Single-crystal equations of state of magnesiowüstite at high pressures

Abstract

Solid solutions of (Mg,Fe)O with high iron enrichment may be an important component of ultralow-velocity zones at Earth’s core-mantle boundary. However, to date there have been few high-precision studies on the elastic properties of these materials. In this study we present results on the compression of (Mg_(0.22)Fe_(0.78))O magnesiowüstite in both neon and helium pressure media using single-crystal diffraction to ~55 GPa. In addition, our sample was characterized by time-domain synchrotron Mössbauer spectroscopy at ambient pressure using an extended time range that resulted in vastly improved energy resolution.

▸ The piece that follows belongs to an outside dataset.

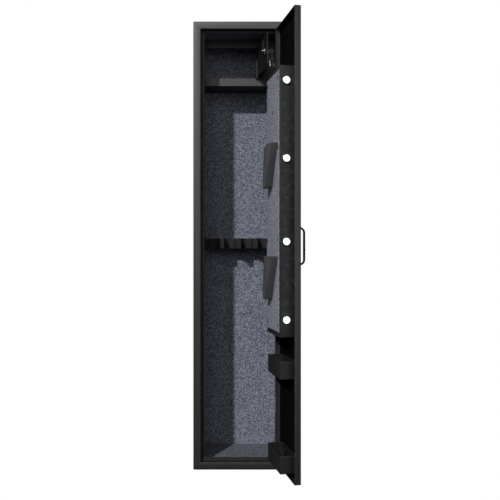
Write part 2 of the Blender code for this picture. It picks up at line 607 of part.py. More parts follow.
def build_inner_lock(inner, key):
    """A cam lock: flanged body, nut, turning plug and the cam on its end."""
    through = from_sheet(-10, 20)
    body = rod_between("inner_lock_body", CAM_X, CAM_Z, from_sheet(-2, 8), 9, CHROME, inner)
    join(body, rod_between("add_lock_flange", CAM_X, CAM_Z, from_sheet(-3.4, -1.3), 11.5, None, inner, sides=48))
    cut(body, rod_between("cut_lock_body", CAM_X, CAM_Z, through, 5.4, None, inner))
    nut = rod_between("inner_lock_nut", CAM_X, CAM_Z, from_sheet(1.3, 5), 12.5, CHROME, inner, sides=6)
    cut(nut, rod_between("cut_lock_nut", CAM_X, CAM_Z, through, 9.3, None, inner))

    rod_between("inner_lock_plug", CAM_X, CAM_Z, from_sheet(-3.6, 8.3), 5, CHROME, key)
    cam_depth = from_sheet(8.6, 10.6)
    cam = box("inner_lock_cam", (CAM_X - 7, CAM_X + 7), cam_depth, (CAM_Z, CAM_Z + 27), ZINC, key)
    tip = rod_between("add_cam_tip", CAM_X, CAM_Z + 27, cam_depth, 7, None, key)
    boss = rod_between("add_cam_boss", CAM_X, CAM_Z, from_sheet(8.6, 13), 7, None, key)
    join(cam, tip, boss)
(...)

The combination of these high-resolution techniques tightly constrains the presence of a defect-structure component at room pressure due to 4.7 mol% tetrahedrally coordinated ferric iron, resulting in a renormalized composition of (Mg_(0.215)Fe_(0.762)□_(0.023))O. Both high-pressure diffraction data sets are well described by a third-order Birch-Murnaghan equation of state. The best fit-parameters for a crystal with cubic structure in helium are K_(0T) = 148(3) GPa, K′_(0T) = 4.09(12), and V0 = 78.87(6) Å^3. Increasing differential stress in the neon-containing sample chamber was correlated with increasing apparent distortion of the initially cubic unit cell, requiring a lower-symmetry hexagonal cell to fit the data above ~20 GPa. For fit equations of state, we determine the pressure-dependent correlation ellipses for the equation of state parameters and compare with previously published single-crystal diffraction data from (Mg,Fe)O crystals in a helium medium. We make two main observations from the data sets using a helium pressure medium: K_(0T) decreases as a function of increasing iron content from periclase to wüstite and K′_(0T) is consistent with an approximately constant value of 4.0 that is independent of iron content, at least up to the iron concentration measured here. In combination with previously reported thermal parameters, we compute the density of magnesiowüstite with this composition at core-mantle boundary conditions and discuss the implications.